Nearest city Fairfield, NJ
39.366781°N, 75.266301°W
116.5 miles away
Tail number N444VT
Accident date 05 Jun 2016
Aircraft type Beech F33A
Additional details: None

NTSB Factual Report

The pilot of the single-engine airplane stated that he departed on a cross country flight but did not visually check the amount of fuel in the main tanks before departure and relied on his fuel gauges, which indicated 2/3-full (left tank) and 1/2-full (right tank). Both wingtip fuel tanks were empty. The pilot departed with the fuel selector on the left main tank. He then switched over to the right main tank while en route, but noticed the needle on the fuel gauge was not moving as the flight progressed. The flight was uneventful and the pilot made an instrument approach into his destination airport; however, he had to execute a missed approach due to low clouds. During the missed approach procedure he entered visual conditions and asked air traffic control (ATC) if he could maintain visual conditions and circle to land. The pilot said that as he was turning crosswind the engine began to run rough and stopped producing power. He tried to re-start the engine twice as he prepared for a forced landing to a closer runway. The pilot did not have time to switch the fuel selector to the left tank and ended up striking trees and landing short of the runway threshold. A postaccident examination revealed substantial damage to the firewall and fuselage. The landing gear was also damaged. Neither the left nor right wing fuel tanks were breached.

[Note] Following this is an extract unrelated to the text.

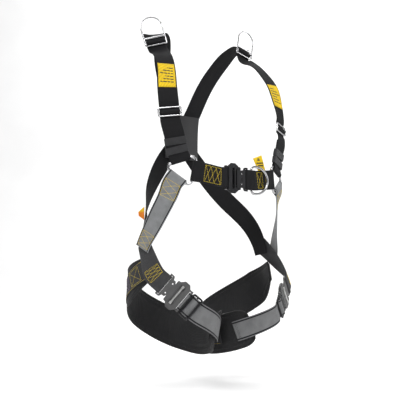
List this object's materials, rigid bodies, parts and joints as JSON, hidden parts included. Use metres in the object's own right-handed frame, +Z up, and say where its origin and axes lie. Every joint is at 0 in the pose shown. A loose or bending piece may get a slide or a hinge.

About 20 oz of fuel was drained from the right main tank and about 21 gallons of fuel were drained from the left main tank. Though the pilot said the right fuel gauge was not reading properly, he acknowledged that he should have monitored fuel burn rate over a given period of time versus relying on just the fuel gauge.

NTSB Probable Cause

The pilot's failure to adequately manage the available fuel supply, resulting in fuel starvation and a total loss of engine power.